- **Objective**:
Exactly the lines from the line with "in imported if" to the line with "LAP, LAP_RISE, LAP_GAP" should be extracted, both included, with no other lines.

* * * * * * *

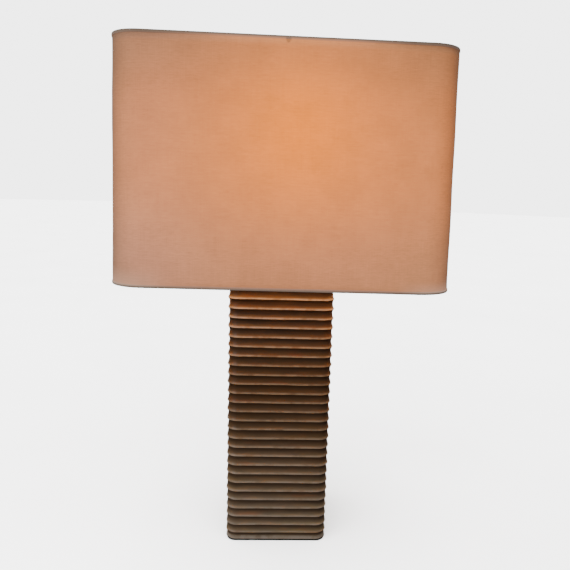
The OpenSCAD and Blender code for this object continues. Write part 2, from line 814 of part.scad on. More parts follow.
// One arm along +X, from the hub to the straight part of the ring at distance reach
module spider_arm(reach) {
    arm_r = ring_r;
    hub_mid_z = hub_z + hub_t / 2;
    rise = top_ring_z - hub_mid_z;
    slope = 45;
    slant = (rise - 2 * arm_bend_r * (1 - cos(slope))) / sin(slope);
    end_len = 12;
    start = hub_d / 2 - 3;
    bends = 2 * arm_bend_r * sin(slope) + slant * cos(slope);
    difference() {
        translate([start, 0, hub_mid_z]) wire_run(arm_r, [
            [reach - start - bends - end_len, slope, arm_bend_r],
            [slant, -slope, arm_bend_r],
            [end_len, 0, 0]
        ]);
        translate([0, 0, hub_z - cut]) cylinder(h = hub_t + 2 * cut, d = hub_d);
        translate([reach, 20, top_ring_z]) rotate([90, 0, 0]) cylinder(h = 40, r = ring_r + 0.02);
    }
}

module spider_arms() {
    color("silver") for (turn = [0 : 90 : 270]) {
        along_x = turn % 180 == 0;
        rotate([0, 0, turn]) spider_arm((along_x ? corner_x : corner_y) + ring_u(top_ring_z));
    }
}

module spider_hub() {
    color("silver") translate([0, 0, hub_z]) ring_disc(hub_d, stud_d + 2 * hub_gap, hub_t);
}

module finial_washer() {
    color("goldenrod") translate([0, 0, washer_z])
        ring_disc(finial_washer_d, stud_d + 2 * hub_gap, finial_washer_t);
}

module finial() {
    ball_r = finial_ball_d / 2;
    ball_z = finial_foot_h + ball_r - 1.5;
    bore_h = seat_z + stud_h + 1 - finial_z;
    color("goldenrod") translate([0, 0, finial_z]) difference() {
        union() {
            cylinder(h = finial_foot_h, d1 = finial_washer_d - 2, d2 = finial_washer_d - 5);
            translate([0, 0, ball_z]) sphere(ball_r);
            translate([0, 0, ball_z + ball_r - 1]) cylinder(h = 3, r = 2.5);
        }
        translate([0, 0, -cut]) cylinder(h = bore_h + cut, r = finial_bore_r);
    }
}

column_shell();
felt_pad();
base_plate();
base_washer();
base_nut();
lamp_pipe();
centring_bush();
cord_bush();
cord_bush_nut();
vase_cap();
neck_tube();
check_ring();
harp_saddle();
saddle_locknut();
harp_wire();
harp_top_stud();
harp_sleeve_left();
harp_sleeve_right();
socket_cap();
socket_set_screw();
socket_shell();
insulating_liner();
socket_body();
screw_shell();
centre_contact();
terminal_screws();
switch_shaft();
switch_key();
bulb_glass();
bulb_base();
bulb_insulator();
bulb_contact();
bulb_stem();
filament();
shade_fabric();
shade_lining();
top_ring();
bottom_ring();
top_hem();
bottom_hem();
spider_arms();
spider_hub();
finial_washer();
finial();
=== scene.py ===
"""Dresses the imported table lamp: a ribbed, glazed column, its foot, neck, harp, socket and bulb,
and a lit shade of slubbed cloth. Metres, +Z up, +Y to the back, origin in the middle of the foot."""

import math

import bmesh
import bpy
import numpy as np
from mathutils import Matrix, Vector


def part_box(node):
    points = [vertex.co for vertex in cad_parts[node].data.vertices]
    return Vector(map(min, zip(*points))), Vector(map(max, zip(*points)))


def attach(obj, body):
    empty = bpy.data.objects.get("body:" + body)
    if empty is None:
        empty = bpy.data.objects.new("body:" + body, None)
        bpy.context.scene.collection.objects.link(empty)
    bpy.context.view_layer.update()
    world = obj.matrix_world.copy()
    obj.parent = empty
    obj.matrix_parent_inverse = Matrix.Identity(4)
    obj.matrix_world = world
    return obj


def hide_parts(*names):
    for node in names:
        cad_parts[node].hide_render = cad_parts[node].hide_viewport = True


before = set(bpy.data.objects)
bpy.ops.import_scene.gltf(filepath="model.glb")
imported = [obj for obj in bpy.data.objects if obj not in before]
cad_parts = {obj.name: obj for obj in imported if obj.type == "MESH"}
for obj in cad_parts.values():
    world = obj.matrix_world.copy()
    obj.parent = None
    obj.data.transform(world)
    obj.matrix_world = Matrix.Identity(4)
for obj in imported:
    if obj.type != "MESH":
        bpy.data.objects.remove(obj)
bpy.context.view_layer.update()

bl_info = {
    "name": "Ribbed Table Lamp",
    "version": (1, 0, 0),
    "blender": (4, 5, 0),
    "location": "3D View > Sidebar > Lamp",
    "description": "Builds a ribbed table lamp with a lit cloth shade around its packed frame",
    "category": "Add Mesh",
}

MM = 0.001
COLUMN_LOW, COLUMN_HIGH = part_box("column_shell")
CLOTH_LOW, CLOTH_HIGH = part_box("shade_fabric")
TOP_HEM_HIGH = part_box("top_hem")[1]
BOTTOM_HEM_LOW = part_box("bottom_hem")[0]
FELT_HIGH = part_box("felt_pad")[1]
OUTLET_LOW, OUTLET_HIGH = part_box("cord_bush")
OUTLET_Z = (OUTLET_LOW.z + OUTLET_HIGH.z) / 2
CLOTH_TALL = CLOTH_HIGH.z - CLOTH_LOW.z

# How much wider than the solid the felt is on each side, so that its dark edge shows under the foot, standing
# in also for the shadow there
FELT_WIDER = 2.2 * MM

# The column: the radius of a ridge's nose, the wall, and the rebate and ledge in the foot
NOSE, WALL = 0.5 * MM, 10 * MM
REBATE, LEDGE_LOW, LEDGE_HIGH, LEDGE_WIDE = 8 * MM, 14 * MM, 20 * MM, 6 * MM

# Its holes: the top's radius, the cord outlet's radius, and where along Y that one is cut
TOP_HOLE, OUTLET_HOLE, OUTLET_CUT = 15 * MM, 6.2 * MM, (62 * MM, 80 * MM)

# The glow in the cloth: its middle, how far from there it is full, and over what distance it fades
GLOW_CENTRE = (0.018, 0.0, 0.600)
GLOW_REACH, GLOW_SPREAD = 0.126, 0.100

# The cloth's lap: its width, the way over which the end rises over the start, and the gap between them
LAP, LAP_RISE, LAP_GAP = 10 * MM, 5 * MM, 0.04 * MM

# The studio's light from above, the side and below, and the white that the camera sees behind the lamp
SKY_TOP, SKY_SIDE, SKY_UNDER, BACKDROP_WHITE = 1.0, 0.24, 0.03, 5.5
FLOOR_RADIUS, FLOOR_Z, FLOOR_STEPS = 14.0, -0.0002, 64

# The camera: its place, its yaw, pitch and roll in degrees, and its frame, focus and centre in pixels
CAMERA_PLACE, CAMERA_TURNS = (-0.0058, -0.887, 0.5373), (2.95, 10.96, 1.98)
FRAME_PX, FOCAL_PX, CENTRE_PX = 570, 585.62, (307.21, 298.27)
SENSOR_WIDTH = 36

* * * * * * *

- **Task answer**:
cad_parts = {obj.name: obj for obj in imported if obj.type == "MESH"}
for obj in cad_parts.values():
    world = obj.matrix_world.copy()
    obj.parent = None
    obj.data.transform(world)
    obj.matrix_world = Matrix.Identity(4)
for obj in imported:
    if obj.type != "MESH":
        bpy.data.objects.remove(obj)
bpy.context.view_layer.update()

bl_info = {
    "name": "Ribbed Table Lamp",
    "version": (1, 0, 0),
    "blender": (4, 5, 0),
    "location": "3D View > Sidebar > Lamp",
    "description": "Builds a ribbed table lamp with a lit cloth shade around its packed frame",
    "category": "Add Mesh",
}

MM = 0.001
COLUMN_LOW, COLUMN_HIGH = part_box("column_shell")
CLOTH_LOW, CLOTH_HIGH = part_box("shade_fabric")
TOP_HEM_HIGH = part_box("top_hem")[1]
BOTTOM_HEM_LOW = part_box("bottom_hem")[0]
FELT_HIGH = part_box("felt_pad")[1]
OUTLET_LOW, OUTLET_HIGH = part_box("cord_bush")
OUTLET_Z = (OUTLET_LOW.z + OUTLET_HIGH.z) / 2
CLOTH_TALL = CLOTH_HIGH.z - CLOTH_LOW.z

# How much wider than the solid the felt is on each side, so that its dark edge shows under the foot, standing
# in also for the shadow there
FELT_WIDER = 2.2 * MM

# The column: the radius of a ridge's nose, the wall, and the rebate and ledge in the foot
NOSE, WALL = 0.5 * MM, 10 * MM
REBATE, LEDGE_LOW, LEDGE_HIGH, LEDGE_WIDE = 8 * MM, 14 * MM, 20 * MM, 6 * MM

# Its holes: the top's radius, the cord outlet's radius, and where along Y that one is cut
TOP_HOLE, OUTLET_HOLE, OUTLET_CUT = 15 * MM, 6.2 * MM, (62 * MM, 80 * MM)

# The glow in the cloth: its middle, how far from there it is full, and over what distance it fades
GLOW_CENTRE = (0.018, 0.0, 0.600)
GLOW_REACH, GLOW_SPREAD = 0.126, 0.100

# The cloth's lap: its width, the way over which the end rises over the start, and the gap between them
LAP, LAP_RISE, LAP_GAP = 10 * MM, 5 * MM, 0.04 * MM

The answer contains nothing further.